Friday, December 23, 2022

Six Questions for Seb Reilly, Editor, Seaside Gothic

Seaside Gothic is a quarterly print magazine that publishes fiction, poetry, and nonfiction of up to 1,000 words in its namesake genre. An example of seaside gothic literature is The Old Man and the Sea by Ernest Hemingway. There are no submission fees and contributors are paid. Read the complete guidelines here.


SQF: Why did you start this magazine?

Seb Reilly: As I imagine is often the response, I have always wanted to run a magazine. The concept itself came from my own writing, which I was struggling to classify. Eventually I settled on the descriptor of “seaside gothic” and the idea for the magazine came from there. For five years I was Editor-in-Chief of Thanet Writers, managing a team of six Editors and publishing new content daily. Although that was a great project to be part of, it was predominantly online. I wanted to make something tangible and so Seaside Gothic was born.


SQF: What are the top three things you look for in a submission and why?

SR: Firstly, the piece needs to be within the word count. Secondly, it must meet the three criteria that define seaside gothic literature: be led by emotion, address duality, and connect to the edge. Thirdly, and most importantly, I need to fall in love with the piece. Ultimately this is what I look for in submissions.


SQF: What most often turns you off to a submission?

SR: Often the reason I don’t accept a piece is that it says something I have read before. We often receive fiction submissions that tell the same stories: finding a mermaid washed up on the beach, a siren tempting someone towards the water, a character contemplating jumping from a cliff, a hermit upon an island, someone walking alone into the sea. In these cases, the story needs to be both exceptional and subvert the expectations of the standard pattern of the tale. Similarly, we receive fiction, poetry, and nonfiction which merely describes a place, or sometimes a character in a place. Without agency and tension fiction doesn’t work, without juxtaposition and contrast poetry feels hollow, and without evaluation and intonation nonfiction fails to captivate. Good writing is more than just good writing.


SQF: What do you look for in the opening paragraph(s)/stanza(s) of a submission?

SR: I read every submission in its entirety and I am happy to be surprised by a piece up to and including the last line. I want an opening consistent with the rest of the piece.


SQF: You list three criteria that define seaside gothic literature—it is led by emotion, it addresses duality, and it connects to the edge. Can you provide N example of this?

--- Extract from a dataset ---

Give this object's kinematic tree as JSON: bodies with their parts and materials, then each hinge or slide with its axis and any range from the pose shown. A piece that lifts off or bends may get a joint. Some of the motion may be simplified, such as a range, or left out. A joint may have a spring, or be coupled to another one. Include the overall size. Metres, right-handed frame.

SR: The example above of Hemingway’s The Old Man and the Sea meets these three criteria. It is a tale of a poor old man who is friends with a young boy, and who cannot eat as he has not caught a fish in a long time. He travels out on his boat past the horizon to catch a big fish, which the townspeople find amusing, but then when he is at sea he indeed catches the biggest fish the town will have ever seen. He battles the fish, then sharks who try to eat it, then the sea and himself, until he returns victorious. Though the fish has been eaten, enough remains to show its size and the town finally takes care of him as he has earned their respect even though he did not bring back anything to eat. The story is about pride and honour, and it is character-driven and led by emotions instead of reason or logic. Throughout the tale duality is addressed, with contradictions and juxtapositions entrenched in the narrative. The town on the coast and the old man from the land out at sea connect the piece to the edge. The three criteria are also included figuratively, in that the themes the story addresses reflect them as well. Just like The Old Man and the Sea, every piece published by Seaside Gothic meets these three criteria in its own way.


SQF: What one question on this topic do you wish I'd asked that I didn't? And how would you answer it?

SR: I often get asked whether a mistake in a submission will affect its chances. I can’t speak for every literary magazine, of course, but I’m not put off by the odd mistake, whether in the cover letter or the submission itself. I read the attachment first straight from the inbox, then only open the email once I’ve decided whether to accept or reject it, which might take several readings. We all make mistakes, and mistakes can be fixed, so the occasional spelling or grammar typo is never a problem. Once I've made a decision, if I then see an error in the cover letter I’m not going to be concerned as I’ll have already read the piece. The only real way to guarantee a rejection is to either send something that obviously doesn’t meet the guidelines, or to send something that has previously been published or posted online. As long as you read the submission terms and send something that you honestly believe meets the criteria, you have every chance of being accepted, paid, and published by Seaside Gothic.

Thank you, Seb. We all appreciate your taking time from your busy schedule to participate in this project.